CAN-2005-0001, CAN-2004-1235, CAN-2004-1137, CAN-2004-1016, Georgi Guninski security advisory #72, 2004, grsecurity 2.1.0 release

2005-01-12 Thread Jan Lühr
Greetings,

things seem to be in a rush right now, and I'm looking for a little overview.
In the past 1-2 months several kernel exploits rushed through the news that 
might / can / probably will affect debian stable. However, I haven't seen any 
signle DSA regarding the following issues: Can you please give me an 
overview:  Which problems do affected kernel-source-2,4.18? - If so, what is 
the current status of the according DSA? Because of running an 
terminal-Server I'd like to know, what's going on at these issues.


Thanks in advance, Keep smiling
yanosz

CAN-2005-0001 Linux kernel i386 SMP page fault handler privilege escalation: 
http://www.isec.pl/vulnerabilities/isec-0022-pagefault.txt (I'm not runnig 
SMP ;)
CAN-2004-1235 Linux kernel uselib() privilege elevation 
http://isec.pl/vulnerabilities/isec-0021-uselib.txt (Sounds scary PoC Code is 
included, seems to be discussed here)
CAN-2004-1137 Linux kernel IGMP vulnerabilities (Sounds really scary. Are we 
effected?
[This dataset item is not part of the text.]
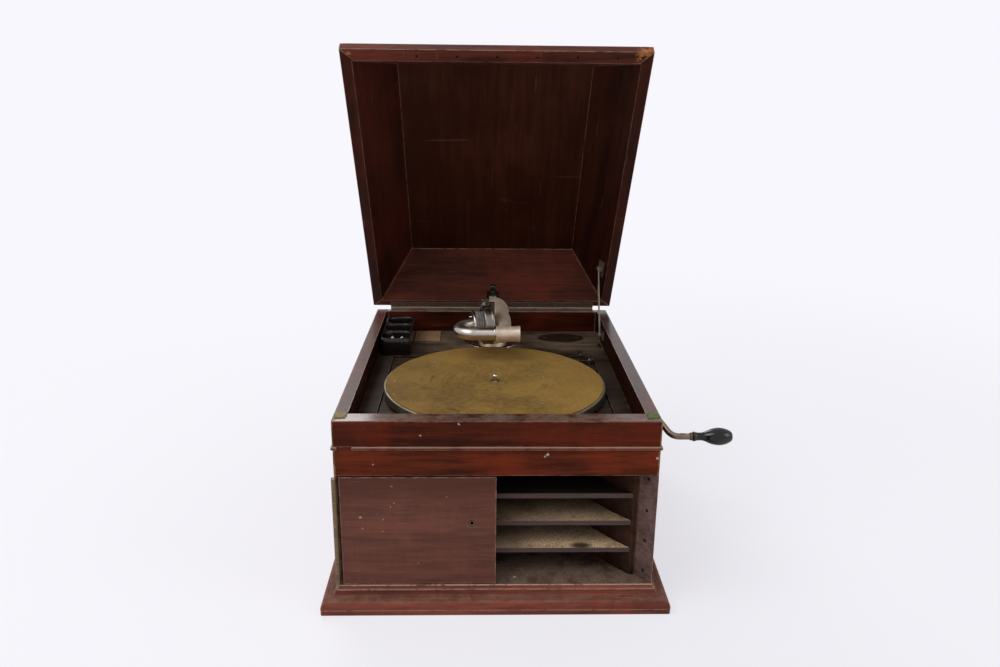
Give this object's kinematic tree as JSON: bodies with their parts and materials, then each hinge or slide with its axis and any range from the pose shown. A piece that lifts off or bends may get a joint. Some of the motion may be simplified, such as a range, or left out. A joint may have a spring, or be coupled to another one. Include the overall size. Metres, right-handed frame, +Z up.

Debian Woody seems to be uneffected, but what about sarge / sid?)
http://isec.pl/vulnerabilities/isec-0018-igmp.txt
CAN-2004-1016 Linux kernel scm_send local DoS
 http://isec.pl/vulnerabilities/isec-0019-scm.txt
Georgi Guninski security advisory #72, 2004 Fun with the linux kernel 
(2.6,2.4)
http://www.guninski.com/where_do_you_want_billg_to_go_today_2.html
grsecurity 2.1.0
 http://www.derkeiler.com/Mailing-Lists/securityfocus/bugtraq/2005-01/0070.html
gives on scary / FUD-ish view on the linux kernel. Without discussing their 
thesis in detail, are patches available? Is kernel-source-2.4.18 affected?







-- 
To UNSUBSCRIBE, email to [EMAIL PROTECTED]
with a subject of unsubscribe. Trouble? Contact [EMAIL PROTECTED]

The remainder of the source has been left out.